| Stated problem |
Nothing should be output except the lines from the one containing "const index = [];" through the one containing "cad_parts[node].hide_render = cad_parts[node].hide_viewport", both ends included, each repeated exactly.

>>>

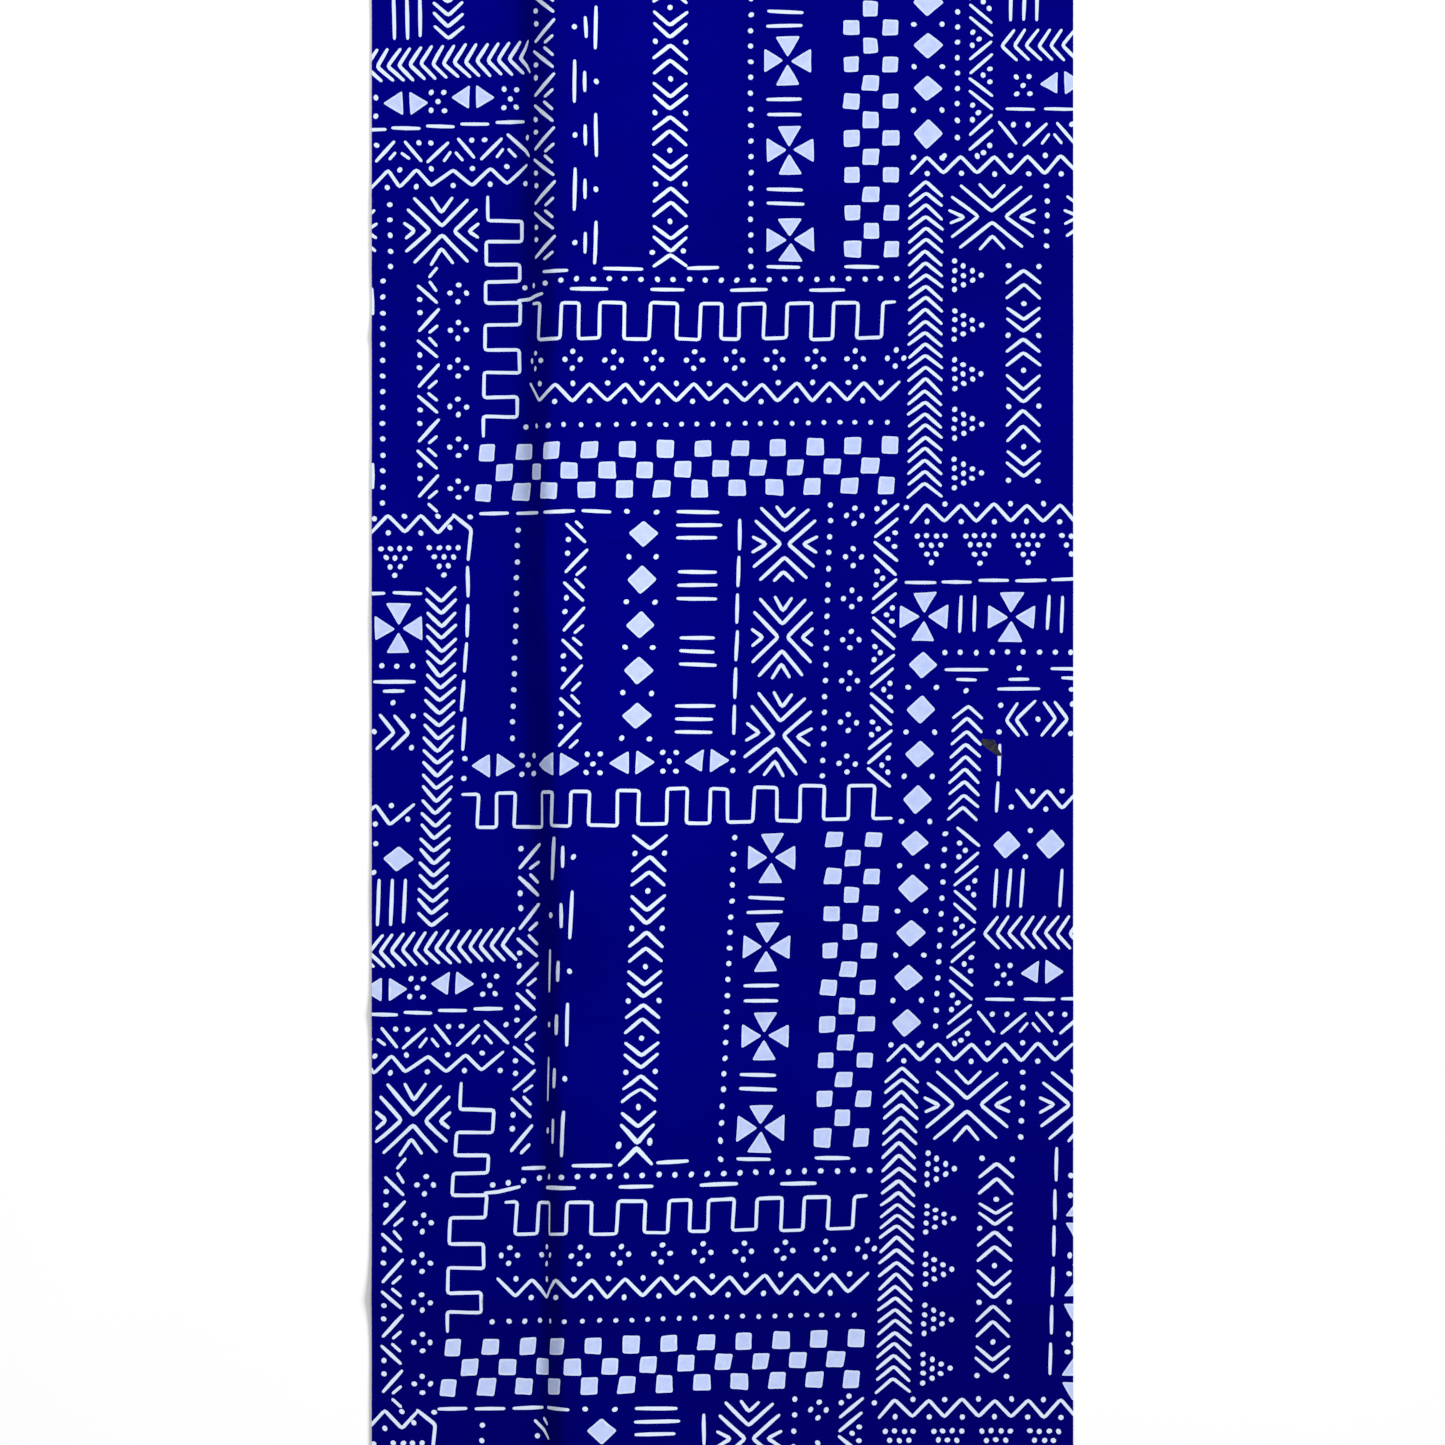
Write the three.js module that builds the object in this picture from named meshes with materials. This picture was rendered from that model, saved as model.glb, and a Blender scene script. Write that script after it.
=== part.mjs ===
// A cut length of printed cotton cloth, laid flat, with one long soft fold down its left part
// and a few shallow creases across it. One sheet, one closed solid.
// Millimetres. +Z up, +Y towards the top end of the length, origin under the middle of the sheet.
import * as THREE from "three";

// Driving sizes.
const LENGTH = 1000;
const WIDTH = 478;
const THICKNESS = 1.2;

// The long fold is a ridge. From the left it has a low foot, a steep flank that ends at a round
// crest, and a long run-out. The foot takes its share of the height and the flank the rest.
const FOLD_FOOT = 66;
const FOOT_SHARE = 0.25;
const FOLD_RUN_OUT = 130;

// The fold from the bottom end to the top end: y along the length, x of the crest across it, the
// crest's height, and the flank's width.
const FOLD_CREST = [
  { y: -500, x: -106.7, height: 6.6, flank: 18 },
  { y: -404, x: -106.7, height: 6.8, flank: 18 },
  { y: -312, x: -106.7, height: 6.6, flank: 18 },
  { y: -223, x: -109.0, height: 7.0, flank: 17 },
  { y: -97, x: -108.5, height: 10.0, flank: 20 },
  { y: -52, x: -110.8, height: 10.4, flank: 21 },
  { y: -22, x: -113.5, height: 10.4, flank: 21 },
  { y: 111, x: -118.6, height: 10.2, flank: 20 },
  { y: 172, x: -117.0, height: 10.0, flank: 20 },
  { y: 288, x: -111.2, height: 10.8, flank: 26 },
  { y: 424, x: -113.5, height: 11.0, flank: 27 },
  { y: 500, x: -114.2, height: 11.0, flank: 27 },
];

// Creases across the sheet: the line stands at y, runs from one x to the other, leans by the given
// amount over the sheet's width, and fades out over its reach above and below the line.
const CREASES = [
  { name: "upper middle", y: 326, from: -112, to: 110, lean: 4, height: 1.1, above: 26, below: 14 },
  { name: "upper left", y: 264, from: -260, to: -158, lean: 2, height: 0.9, above: 16, below: 12 },
  { name: "upper right", y: 262, from: 84, to: 260, lean: 10, height: 1.0, above: 20, below: 14 },
  { name: "middle short", y: 124, from: -98, to: -20, lean: 2, height: 0.8, above: 16, below: 12 },
  { name: "middle right", y: 96, from: -54, to: 260, lean: 3, height: 1.1, above: 24, below: 16 },
  { name: "centre", y: -73, from: -112, to: 122, lean: 3, height: 1.2, above: 30, below: 24 },
  { name: "lower middle", y: -197, from: -260, to: 260, lean: 4, height: 1.2, above: 26, below: 18 },
  { name: "lower sharp", y: -394, from: -260, to: 260, lean: -3, height: 2.2, above: 34, below: 26 },
];
const CREASE_FADE = 34;

// Columns of the mesh in each strip across the sheet, and the spacing of its rows.
const COLUMNS = { leftFlat: 3, foot: 7, flank: 12, runOut: 13, rightFlat: 6 };
const ROW_GAP = 46;
const CREASE_ROWS = [-1, -0.5, -0.16, 0.08, 0.42, 1];

function smooth(t) {
  const k = Math.min(Math.max(t, 0), 1);
  return k * k * (3 - 2 * k);
}

// The crest's place and height and the flank's width at y, eased between the table's stations.
function crestAt(y) {
  const last = FOLD_CREST.length - 2;
  let i = 0;
  while (i < last && y > FOLD_CREST[i + 1].y) i += 1;
  const a = FOLD_CREST[i];
  const b = FOLD_CREST[i + 1];
  const t = smooth((y - a.y) / (b.y - a.y));
  const ease = (column) => a[column] + (b[column] - a[column]) * t;
  return { x: ease("x"), height: ease("height"), flank: ease("flank") };
}

function foldHeight(x, y) {
  const crest = crestAt(y);
  const u = x - crest.x;
  if (u > 0) return crest.height * smooth(1 - u / FOLD_RUN_OUT);
  const foot = FOOT_SHARE * Math.max(1 + u / FOLD_FOOT, 0) ** 2;
  return crest.height * (foot + (1 - FOOT_SHARE) * smooth(1 + u / crest.flank));
}

function creaseHeight(crease, x, y) {
  const v = y - crease.y - (crease.lean * x) / WIDTH;
  const reach = v > 0 ? crease.above : crease.below;
  const across = Math.max(1 - Math.abs(v) / reach, 0) ** 2;
  const ends = smooth((x - crease.from) / CREASE_FADE) * smooth((crease.to - x) / CREASE_FADE);
  return crease.height * across * ends;
}

// Height of the cloth above where it would lie flat.
function lift(x, y) {
  return CREASES.reduce((sum, crease) => sum + creaseHeight(crease, x, y), foldHeight(x, y));
}

// Upward unit normal of the lifted sheet.
function normalAt(x, y) {
  const d = 0.5;
  const dx = (lift(x + d, y) - lift(x - d, y)) / (2 * d);
  const dy = (lift(x, y + d) - lift(x, y - d)) / (2 * d);
  return new THREE.Vector3(-dx, -dy, 1).normalize();
}

function spread(from, to, count) {
  return Array.from({ length: count }, (_, i) => from + ((to - from) * i) / count);
}

// Row places along the length: close together at each crease, wide apart between them.
function rowPlaces() {
  const half = LENGTH / 2;
  const near = CREASES.flatMap((c) => CREASE_ROWS.map((k) => c.y + k * (k < 0 ? c.below : c.above)));
  const stations = FOLD_CREST.slice(1, -1).map((row) => row.y);
  const wanted = [-half, ...[...near, ...stations].sort((a, b) => a - b), half];
  const rows = [-half];
  for (const y of wanted.slice(1)) {
    const from = rows[rows.length - 1];
    const steps = Math.ceil((y - from) / ROW_GAP);
    if (y - from < 2.5 && y < half) continue;
    rows.push(...spread(from, y, steps).slice(1), y);
  }
  return rows;
}

// Column places at one row: they follow the fold, so its crest is always on a column.
function columnPlaces(y) {
  const fold = crestAt(y);
  const crest = fold.x;
  const foot = crest - FOLD_FOOT;
  const flank = crest - fold.flank;
  const end = crest + FOLD_RUN_OUT;
  return [
    ...spread(-WIDTH / 2, foot, COLUMNS.leftFlat),
    ...spread(foot, flank, COLUMNS.foot),
    ...spread(flank, crest, COLUMNS.flank),
    ...spread(crest, end, COLUMNS.runOut),
    ...spread(end, WIDTH / 2, COLUMNS.rightFlat),
    WIDTH / 2,
  ];
}

// The sheet: an upper and a lower skin, each half a thickness from the middle, and four edges.
function sheetGeometry() {
  const rows = rowPlaces();
  const across = columnPlaces(0).length;
  const count = rows.length * across;
  const upper = [];
  const lower = [];
  for (const y of rows) {
    for (const x of columnPlaces(y)) {
      const atEdge = Math.abs(x) > WIDTH / 2 - 1e-6 || Math.abs(y) > LENGTH / 2 - 1e-6;
      const normal = atEdge ? new THREE.Vector3(0, 0, 1) : normalAt(x, y);
      const middle = new THREE.Vector3(x, y, lift(x, y) + THICKNESS / 2);
      upper.push(...middle.clone().addScaledVector(normal, THICKNESS / 2).toArray());
      lower.push(...middle.clone().addScaledVector(normal, -THICKNESS / 2).toArray());
    }
  }

  const index = [];
  const quad = (a, b, c, d) => index.push(a, b, c, a, c, d);
  for (let j = 0; j + 1 < rows.length; j += 1) {
    for (let i = 0; i + 1 < across; i += 1) {
      const a = j * across + i;
      quad(a, a + 1, a + across + 1, a + across);
      quad(a + count, a + count + across, a + count + across + 1, a + count + 1);
    }
    const left = j * across;
    const right = left + across - 1;
    quad(left + count, left, left + across, left + across + count);
    quad(right, right + count, right + across + count, right + across);
  }
  const top = (rows.length - 1) * across;
  for (let i = 0; i + 1 < across; i += 1) {
    quad(i + count, i + count + 1, i + 1, i);
    quad(top + i, top + i + 1, top + i + 1 + count, top + i + count);
  }

  const geometry = new THREE.BufferGeometry();
  geometry.setAttribute("position", new THREE.Float32BufferAttribute([...upper, ...lower], 3));
  geometry.setIndex(index);
  geometry.computeVertexNormals();
  return geometry;
}

const cotton = new THREE.MeshStandardMaterial({ name: "cotton", color: 0x010078, roughness: 0.9, metalness: 0 });
const cloth = new THREE.Mesh(sheetGeometry(), cotton);
cloth.name = "cloth";

const group = new THREE.Group();
group.name = "cloth_length";
group.add(cloth);

export default group;
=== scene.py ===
"""A cut length of printed cotton cloth, laid flat, with one long soft fold and shallow creases.

The cloth is one thin sheet. Its print is charted on the flat cloth in steps, a fixed number to one
repeat of the design, as on squared paper: x counts from the left edge and y down the length.
The charted marks are cut into the sheet's own mesh, and the mesh is then laid over the folds.
"""
import math
import random

import bpy
import numpy as np
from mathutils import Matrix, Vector, geometry


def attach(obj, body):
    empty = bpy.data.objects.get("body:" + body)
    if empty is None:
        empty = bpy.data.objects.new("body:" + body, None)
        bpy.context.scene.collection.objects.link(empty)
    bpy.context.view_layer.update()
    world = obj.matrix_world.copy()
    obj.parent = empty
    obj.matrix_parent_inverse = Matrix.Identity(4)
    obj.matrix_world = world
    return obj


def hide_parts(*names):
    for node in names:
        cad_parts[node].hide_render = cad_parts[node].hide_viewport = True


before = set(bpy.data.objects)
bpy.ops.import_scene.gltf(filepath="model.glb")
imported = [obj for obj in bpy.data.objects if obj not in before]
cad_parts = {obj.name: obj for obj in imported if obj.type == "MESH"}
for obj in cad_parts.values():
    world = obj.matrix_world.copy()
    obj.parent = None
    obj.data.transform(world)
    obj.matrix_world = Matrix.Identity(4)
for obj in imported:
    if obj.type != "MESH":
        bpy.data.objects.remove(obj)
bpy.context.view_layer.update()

# Sizes of the cloth, in metres.
REPEAT = 0.610
REPEAT_STEPS = 895
STEP = REPEAT / REPEAT_STEPS
LENGTH = 1.0
SEEN_WIDTH = 0.478
TUCK = 0.0068
FLAT_WIDTH = SEEN_WIDTH + TUCK
THICKNESS = 0.0004
THREAD_PAIR = 0.0007
TOP_STEPS = 12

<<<

| Solution to the problem |
  const index = [];
  const quad = (a, b, c, d) => index.push(a, b, c, a, c, d);
  for (let j = 0; j + 1 < rows.length; j += 1) {
    for (let i = 0; i + 1 < across; i += 1) {
      const a = j * across + i;
      quad(a, a + 1, a + across + 1, a + across);
      quad(a + count, a + count + across, a + count + across + 1, a + count + 1);
    }
    const left = j * across;
    const right = left + across - 1;
    quad(left + count, left, left + across, left + across + count);
    quad(right, right + count, right + across + count, right + across);
  }
  const top = (rows.length - 1) * across;
  for (let i = 0; i + 1 < across; i += 1) {
    quad(i + count, i + count + 1, i + 1, i);
    quad(top + i, top + i + 1, top + i + 1 + count, top + i + count);
  }

  const geometry = new THREE.BufferGeometry();
  geometry.setAttribute("position", new THREE.Float32BufferAttribute([...upper, ...lower], 3));
  geometry.setIndex(index);
  geometry.computeVertexNormals();
  return geometry;
}

const cotton = new THREE.MeshStandardMaterial({ name: "cotton", color: 0x010078, roughness: 0.9, metalness: 0 });
const cloth = new THREE.Mesh(sheetGeometry(), cotton);
cloth.name = "cloth";

const group = new THREE.Group();
group.name = "cloth_length";
group.add(cloth);

export default group;
=== scene.py ===
"""A cut length of printed cotton cloth, laid flat, with one long soft fold and shallow creases.

The cloth is one thin sheet. Its print is charted on the flat cloth in steps, a fixed number to one
repeat of the design, as on squared paper: x counts from the left edge and y down the length.
The charted marks are cut into the sheet's own mesh, and the mesh is then laid over the folds.
"""
import math
import random

import bpy
import numpy as np
from mathutils import Matrix, Vector, geometry


def attach(obj, body):
    empty = bpy.data.objects.get("body:" + body)
    if empty is None:
        empty = bpy.data.objects.new("body:" + body, None)
        bpy.context.scene.collection.objects.link(empty)
    bpy.context.view_layer.update()
    world = obj.matrix_world.copy()
    obj.parent = empty
    obj.matrix_parent_inverse = Matrix.Identity(4)
    obj.matrix_world = world
    return obj


def hide_parts(*names):
    for node in names:
        cad_parts[node].hide_render = cad_parts[node].hide_viewport = True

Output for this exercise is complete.